One way to help the homeless is to provide them with homes.
Dale Dove, founder of Rock Hill’s Renew Our Community, a nonprofit that seeks to address the problem of homelessness in the community, is promoting the idea of providing inexpensive small homes to people who now are living on the street. Dove and a construction team of 12 are working on a prototype of the home in hopes of building more in the future.
The 120-square-foot house will weigh fewer than 10,000 pounds and will have wheels so it can be moved to different locations. A truck will be able to haul the structure without getting a wide-load permit.
The dwellings will be assembled with screws and glue. Once situated, they will connect with municipal water and sewer services. Dove estimates ROC can build a new home every 20 days once they have developed the prototype.
The design may prove to be the easy part. Dove has been talking with city officials for more than two years about where the homes might be located.
The city has a variety of concerns about placing the small homes. It seems unlikely that the homes would be welcome in existing neighborhoods. Residents might also object to locating dozens of these small homes in one place if it is near a residential area or a business.
But we hope ROC can overcome these obstacles and move forward with its plan. Dove and his partners are riding the crest of a new wave in dealing with the continuing problem of homelessness nationwide.
In the past, cities and service agencies required homeless people to seek treatment for substance abuse and other mental and health problems before they could become eligible for free or subsidized housing.

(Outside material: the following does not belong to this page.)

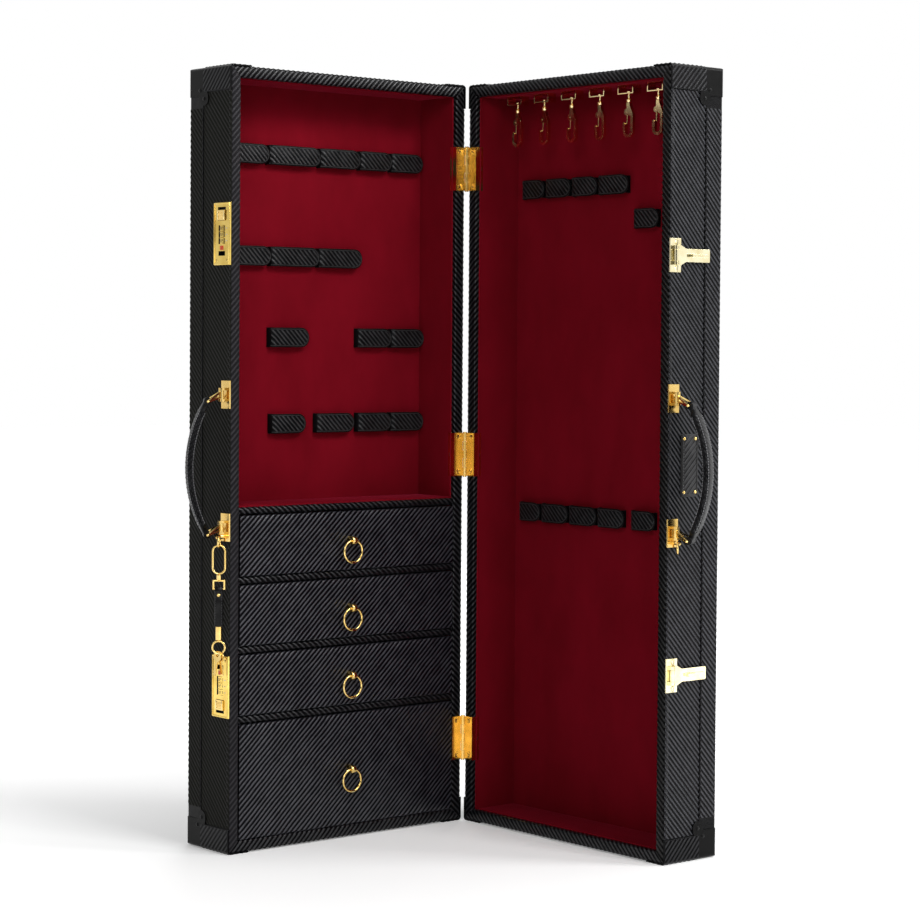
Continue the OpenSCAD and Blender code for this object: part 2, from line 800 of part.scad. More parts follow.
module lock_button(n) {
    top = side_1 + lock_t + button_proud;
    color(gold) at_lock(n) difference() {
        block([side_1 - button_deep, lock_mid_d - button_w / 2, button_z - button_h / 2],
            [top, lock_mid_d + button_w / 2, button_z + button_h / 2]);
        for (k = [-2 : 2]) translate([0, 0, button_z + k * groove_pitch])
            block([top - groove_deep, lock_mid_d - button_w / 2 + 2, -groove_w / 2],
                [top + past, lock_mid_d + button_w / 2 - 2, groove_w / 2]);
    }
}

// A hasp's fixed base: plate, two knuckles and pin, with its two screws
module hasp_base(z) {
    difference() {
        union() {
            block([side_1, hasp_base_d, z - hasp_base_h / 2],
                [side_1 + hasp_base_t, hasp_base_d + hasp_base_w, z + hasp_base_h / 2]);
            for (s = [-1, 1]) translate([side_1, hasp_pivot_d, z + s * knuckle_off]) {
                translate([hasp_mid, 0, 0]) cylinder(h = knuckle_l, r = hasp_barrel_r, center = true);
                translate([0, -hasp_barrel_r, -knuckle_l / 2]) cube([hasp_mid, 2 * hasp_barrel_r, knuckle_l]);
            }
        }
        for (s = [-1, 1]) on_side(hasp_screw[0], z + s * hasp_screw[1], -past)
            cylinder(h = hasp_base_t + 2 * past, r = shank_r + shank_gap);
    }
    translate([side_1 + hasp_mid, hasp_pivot_d, z]) cylinder(h = hasp_barrel_l + 1, r = pin_r, center = true);
    for (s = [-1, 1]) on_side(hasp_screw[0], z + s * hasp_screw[1]) {
        cylinder(h = hasp_base_t + 0.4, r = shank_r);
        translate([0, 0, hasp_base_t]) cylinder(h = 0.9, r1 = hasp_screw_r, r2 = hasp_screw_r - 0.8);
    }
}

module hasp_bases() {
    color(gold) for (z = hasp_zs) hasp_base(z);
}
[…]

The new trend, however, is to provide shelter immediately to the homeless and worry about dealing with health problems later.

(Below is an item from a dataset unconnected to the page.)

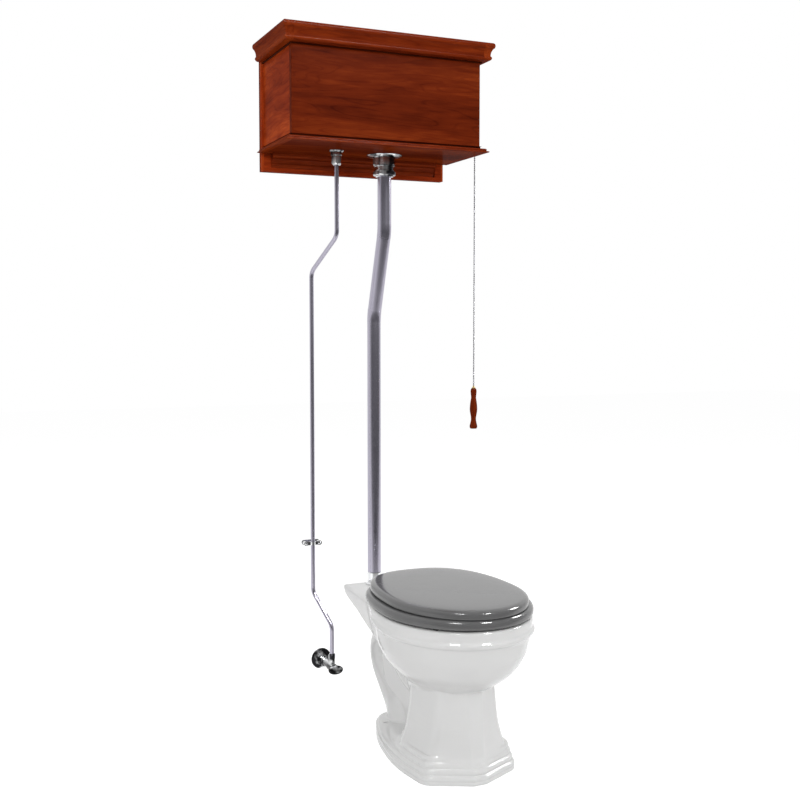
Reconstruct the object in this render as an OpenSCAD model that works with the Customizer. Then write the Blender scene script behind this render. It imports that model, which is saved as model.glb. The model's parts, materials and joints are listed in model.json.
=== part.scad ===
// High-tank pull-chain toilet: a wooden tank on a back board, flush pipe, supply tube and stop valve,
// and a free-standing china bowl with seat and lid.
// Origin: on the floor at the bowl's outlet. +Z up, the bowl's front faces -Y, the wall is at +Y.

/* [Room] */
// Distance from the finished wall to the bowl's outlet
rough_in = 305; // [290:1:360]

/* [Bowl] */
// Height of the bowl's rim
rim_h = 385; // [370:1:430]
// Half the rim's greatest width
rim_half_w = 186; // [175:1:195]
// How far the rim reaches in front of the outlet
rim_front = 455; // [430:1:480]
// How far the rim stands behind the outlet
rim_back = 62; // [55:1:70]
// Half the width of the bowl's mouth
mouth_half_w = 124; // [110:1:130]
// Thickness of the china
china_t = 11; // [8:0.5:14]
// Half the foot's greatest width
foot_half_w = 146; // [135:1:155]
// How far the foot reaches in front of the outlet
foot_front = 388; // [380:1:400]
// How far the foot reaches behind the outlet
foot_back = 100; // [90:1:110]
// Number of ribs round the foot
rib_count = 4; // [2:1:5]
// Height of one rib
rib_h = 14.5; // [12:0.5:18]
// Height of the ledge that carries the flush pipe
ledge_h = 340; // [335:1:345]
// Half the ledge's width at the back
ledge_half_w = 84; // [75:1:90]
// Gap between the ledge and the wall
ledge_gap = 6; // [4:1:15]
// Radius of the trapway's passage
trap_r = 28; // [24:0.5:29]
// Radius of the outlet bore
outlet_r = 30; // [27:0.5:36]
// Distance between the floor bolts
floor_bolt_gap = 152.4; // [140:0.1:165]
// Radius of a floor bolt hole
floor_bolt_r = 6.5; // [5:0.5:9]

/* [Seat] */
// Thickness of the seat ring
ring_t = 22; // [16:1:26]
// Thickness of the lid
lid_t = 20; // [14:1:24]
// Gap between the rim and the ring
ring_gap = 5; // [4:0.5:8]
// Gap between the ring and the lid
lid_gap = 3; // [2:0.5:5]
// Half the width of the hole in the ring
ring_hole_half_w = 112; // [100:1:120]
// Distance between the two seat bolts
seat_bolt_gap = 144; // [138:1:160]
// Radius of the hinge pin
hinge_pin_r = 4; // [3:0.25:5]

/* [Tank] */
// Width of the tank's front panel
tank_w = 530; // [500:5:560]
// Depth of the tank from its front to the back board
tank_d = 240; // [225:5:250]
// Height of the plain part of the front panel
panel_h = 226; // [210:1:250]
// Height of the tank floor's top above the room's floor
tank_z = 1556; // [1450:1:1800]
// How far the tank's centre stands left of the flush pipe
tank_shift = 48; // [30:1:60]
// Thickness of the tank's boards
board_t = 16; // [12:1:18]
// Height of the crown moulding
crown_h = 47; // [40:1:55]
// How far the crown moulding stands out
crown_out = 30; // [24:1:36]
// How far the base moulding stands out
base_out = 19; // [14:1:22]
// Thickness of the tank's floor
floor_t = 14; // [10:1:16]
// Thickness of the tank's lid
tank_lid_t = 18; // [15:1:22]
// Height of the liner
liner_h = 180; // [150:1:190]
// Thickness of the liner
liner_t = 3; // [2:0.5:4]

/* [Back board] */
// Thickness of the back board with its frame
back_t = 22; // [18:1:26]
// How far the back board stands out on each side of the tank
back_margin = 6; // [4:1:18]
// How far the back board reaches below the tank
back_drop = 48; // [44:1:60]
// Height of the back board
back_h = 302; // [270:1:320]
// Width of the frame's stiles
stile_w = 26; // [20:1:40]
// Distance between the wall screws, one stud bay
screw_gap = 406.4; // [380:0.1:420]
// Radius of a wall screw hole
wall_screw_r = 3; // [2.5:0.25:4]

/* [Flush pipe] */
// Outside radius of the flush pipe
pipe_r = 19; // [17:0.5:20]
// Wall of the flush pipe
pipe_wall = 1.2; // [0.8:0.1:2]
// Distance from the wall to the pipe below the tank
pipe_top_off = 115; // [105:1:120]
// Distance from the wall to the pipe at the bowl
pipe_low_off = 39; // [36:1:44]
// How far the upper bend lies below the tank's floor
pipe_bend_drop = 221; // [150:1:260]
// Height of the offset between the two bends
pipe_offset_h = 229; // [180:1:300]

/* [Supply] */
// Outside radius of the supply tube
tube_r = 6; // [5:0.25:6.5]
// Wall of the supply tube
tube_wall = 0.9; // [0.7:0.1:1.2]
// How far the tank's inlet stands left of the flush pipe
inlet_x = 150; // [140:1:165]
// Distance from the wall to the tank's inlet
inlet_off = 144; // [130:1:155]
// How far the tube runs left of the flush pipe
tube_x = 180; // [172:1:200]
// Distance from the wall to the tube's long run
tube_off = 23; // [20:1:30]
// Height of the pipe clip
clip_z = 469; // [400:1:900]
// Height of the stop valve
valve_z = 130; // [110:1:160]
// Distance from the wall to the stop valve's outlet
valve_off = 90; // [80:1:100]

/* [Pull] */
// Height of the lever's shaft above the tank's floor
lever_z = 206; // [200:1:215]
// Length of the lever's outer arm
outer_arm = 42; // [36:1:46]
// Length of the lever's inner arm
inner_arm = 42; // [36:1:44]
// How far the pull chain hangs outside the tank's side
chain_out = 26; // [25:1:30]
// Radius of a bead of the pull chain
bead_r = 2.25; // [1.8:0.05:2.6]
// Distance from bead to bead
bead_pitch = 5.6; // [5:0.1:6.5]
// Number of beads in the pull chain
bead_count = 150; // [100:1:160]
// Length of the turned pull handle
handle_l = 113; // [95:1:125]
// Greatest radius of the pull handle
handle_r = 10.6; // [9:0.1:12]

/* [Hidden] */

// Running clearance between a pin and its bore
run = 0.08;
// Clearance between parts that are only laid together
lay = 0.3;
// How far a cutter runs past what it cuts
past = 1;
$fn = 48;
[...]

Many of the nation’s largest cities are adopting this approach. While providing free housing to the homeless is initially expensive, it significantly reduces problems that result from living outside on the street, such as chronic health issues that require trips to the emergency room, crime and panhandling.
Some critics object to the idea of giving the homeless a free home, saying that it encourages bad behavior. But it ultimately is less expensive than paying for emergency care and maintaining temporary shelters, and less traumatic for police and public health officials than dealing with the homeless people who have no reliable shelter.
A home such as those being developed by ROC, tiny as they may be, offer security, a place to retreat from the weather, a place to sleep comfortably, a place to store belongings and a bathroom and access to water. In short, they offer the homeless a home.
The city of Rock Hill and ROC must work out the details, foremost of which is where the homes will be located. But this is a humane and forward-thinking approach to dealing with the problem of homelessness.